This blog post is the third part of a blog series called Azure IaaS which will share best practices and guidance to help you build a trusted infrastructure platform—from performance, resiliency, and security to scalability and cost efficiency.
Performance has become one of the most defining factors in how applications succeed or fail in the cloud. Whether you’re training AI models, scaling a Kubernetes platform, or running a business-critical database, performance is no longer a single decision about CPU, storage, or networking. It’s the outcome of how all three work together and requires a system-level approach.
Many organizations still approach performance by provisioning more resources—larger virtual machines (VMs), faster disks, or higher network bandwidth. But modern workloads don’t behave predictably enough for that strategy to hold. Bottlenecks shift dynamically. A database may be constrained by storage latency at one moment and network bandwidth shortly after that. An AI pipeline may stall not because of compute limitations, but because data cannot move fast enough between nodes.
This is why performance in the cloud has evolved from a resource-level concern to a system-level challenge. And it’s why Azure approaches performance differently, engineering it into the platform so customers can achieve consistent, scalable outcomes without manually tuning every layer.
Rethinking performance in the cloud
Performance today is not just about peak speed. It’s about consistency, scalability, and responsiveness under real-world conditions.
For customers, that means evaluating performance across multiple dimensions:
- Latency—including tail latency (P99/P99.9), which directly impacts user experience.
- Throughput—or how much work can be completed over time.
- Scalability—the ability to maintain performance as demand increases.
- Consistency—ensuring performance doesn’t degrade unpredictably under load.
Equally important is time-to-performance, how quickly infrastructure can be provisioned, scaled, or recovered. In many cases, how fast you can respond to change matters just as much as how fast your system runs.
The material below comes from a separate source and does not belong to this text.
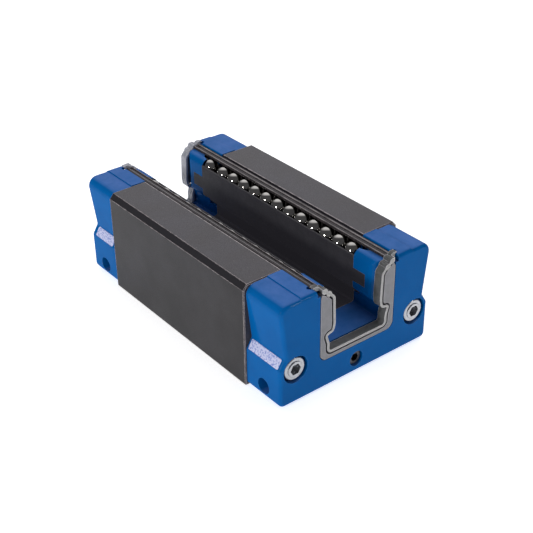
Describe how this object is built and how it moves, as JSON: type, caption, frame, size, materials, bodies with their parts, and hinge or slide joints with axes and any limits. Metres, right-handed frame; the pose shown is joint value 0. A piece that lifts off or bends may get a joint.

Azure IaaS brings these dimensions together, aligning compute, storage, and networking capabilities to the needs of specific workloads. The result is performance that is delivered as a coordinated system, not assembled from isolated components.
Accelerating AI workloads with system-level performance
AI workloads are among the most demanding environments for performance. Training and inference pipelines require massive parallel compute, high-throughput data access, and low-latency communication between distributed components.
In these scenarios, performance is only as strong as the weakest layer. Azure addresses this by optimizing the full data path.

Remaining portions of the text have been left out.